On his opposite, thankfully loosed from his quest to win an Oscar, what Leo is doing here isn’t at all easy but he sure-fire makes it look that way. Bob, too, is a perfect marriage of star and form—everything we associate with the brand that is “Leo” tweaked and tuned to perfection. Reveling in his strengths while also upending them and showing us 100% brand new sh** from a now creased with familiarity face. Anderson’s as good at keying into the essence of any specific movie star as Alfred Hitchcock once was—but then it’s not just the stars. It’s the character actors who fill the screen beside them, and it’s the newcomers whose introduction to the world comes via the stratosphere.

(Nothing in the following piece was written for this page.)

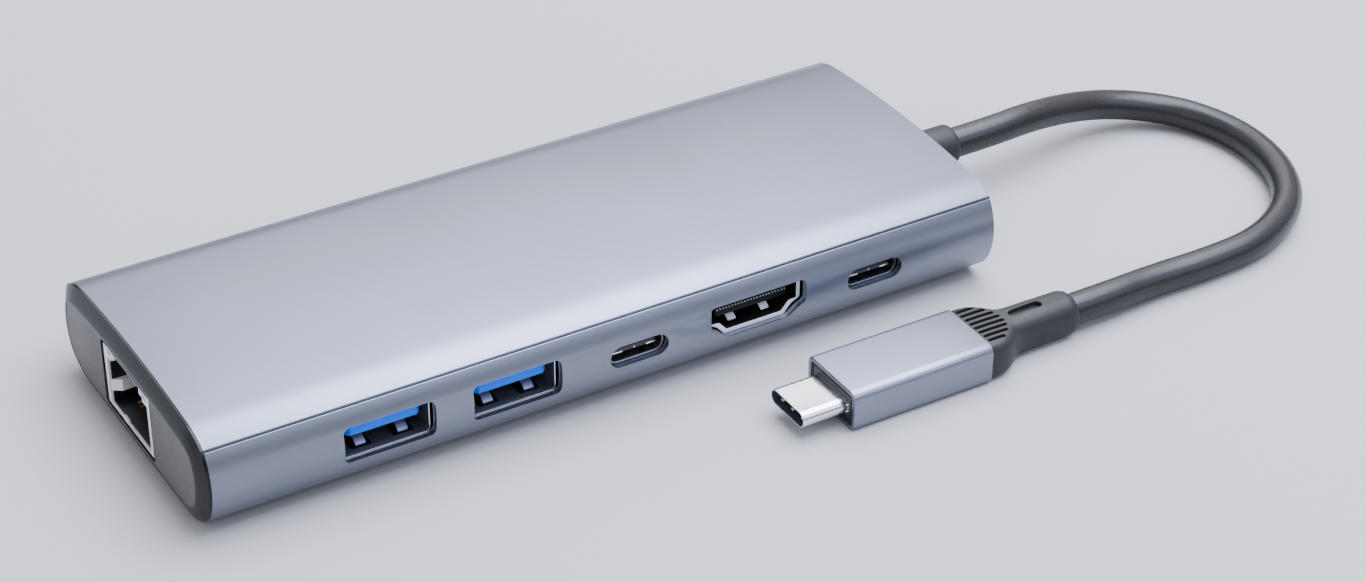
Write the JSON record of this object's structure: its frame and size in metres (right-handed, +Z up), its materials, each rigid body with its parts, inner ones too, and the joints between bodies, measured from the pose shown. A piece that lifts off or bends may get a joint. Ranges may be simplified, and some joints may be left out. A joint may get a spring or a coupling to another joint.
{
  "type": "laptop docking station",
  "caption": "Slim aluminium multiport docking hub with front data, video and power ports, an end network jack and a short captive cable with a reversible plug.",
  "frame": {"origin": "middle of the housing's flat underside, halfway along the extrusion", "axes": "+X along the housing towards the cable, +Z up out of the underside, ports face -Y"},
  "size_m": [0.1806, 0.0701, 0.016],
  "materials": {
    "cable_jacket": "satin extruded",
    "wire_insulation": "extruded",
    "capacitor_ceramic": "fired",
    "crystal_can": "plated",
    "gold_contact": "gold plate",
    "nickel_shell": "bright nickel plate",
    "blue_plastic": "moulded",
    "anodised_aluminium": "satin anodised",
    "chip_resin": "moulded",
    "soft_moulding": "satin moulded",
    "cap_plastic": "satin moulded",
    "circuit_laminate": "solder resist",
    "black_plastic": "moulded",
    "ferrite": "moulded"
  },
  "bodies": {
    "root": {"cable": "cable_jacket", "cable_end_in_hub": "cable_jacket", "cable_end_in_plug": "cable_jacket", "cable_wires": "wire_insulation", "ceramic_capacitors": "capacitor_ceramic", "clock_crystals": "crystal_can", "data_port_left_contacts": "gold_contact", "data_port_left_shell": "nickel_shell", "data_port_left_tongue": "blue_plastic", "data_port_right_contacts": "gold_contact", "data_port_right_shell": "nickel_shell", "data_port_right_tongue": "blue_plastic", "housing": "anodised_aluminium", "hub_controller_chip": "chip_resin", "hub_strain_relief": "soft_moulding", "left_end_cap": "cap_plastic", "main_circuit_board": "circuit_laminate", "network_controller_chip": "chip_resin", "network_jack_body": "black_plastic", "network_jack_contacts": "gold_contact", "network_jack_shield": "nickel_shell", "network_transformer": "ferrite", "plug_circuit_board": "circuit_laminate", "plug_contact_block": "black_plastic", "plug_contacts": "gold_contact", "plug_front_insert": "black_plastic", "plug_overmould": "soft_moulding", "plug_shell": "nickel_shell", "plug_sleeve": "anodised_aluminium", "power_controller_chip": "chip_resin", "power_inductors": "ferrite", "right_end_cap": "cap_plastic", "slim_port_left_contacts": "gold_contact", "slim_port_left_shell": "nickel_shell", "slim_port_left_tongue": "black_plastic", "slim_port_right_contacts": "gold_contact", "slim_port_right_shell": "nickel_shell", "slim_port_right_tongue": "black_plastic", "video_converter_chip": "chip_resin", "video_port_contacts": "gold_contact", "video_port_shell": "nickel_shell", "video_port_tongue": "black_plastic"}
  },
  "joints": []
}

So yes, all three whizz-bang hours of One Battle After Another do seem to be barreling toward an eventual High-Noon-esque confrontation between our two big movie stars at opposite edges of the frame. But by the time we’re running around with Benicio Del Toro as the “Sensei” Sergio St. Carlos or suppressing a soulful fury with Regina Hall as a fellow former French-75-er Deandra—or making this Magnolia-head whoop a hearty huzzah at the reunion between Anderson and actress April Grace—you’ll be damned if you’re keeping your eye on that ball. The path toward the last act is so surprising and full of life in every corner of every frame that at a certain point, you’ll have completely submitted to the ride.

And what a ride. There are already at this moment Film History Books aching for their missing chapters on the three-car chase scene that caps off this cinematic experience. Not only because of how it’s filmed—although every camera operator on this film should be bought a beer or drink-of-their-choice for what they accomplished here until the day they die. It’s also because we’re so entirely emotionally invested in what’s happening by this moment in the movie that it’s earned every ounce of its show-off-iness. If you don’t feel your foot instinctively pressing down on the gas pedal from your theater seat, then you just might be one of those awful Republicans I mentioned earlier. And don’t do that, please. Don’t make me beg or throw bombs. Just speed us around that next bend and make us feel like there’s hope in humanity still, PTA!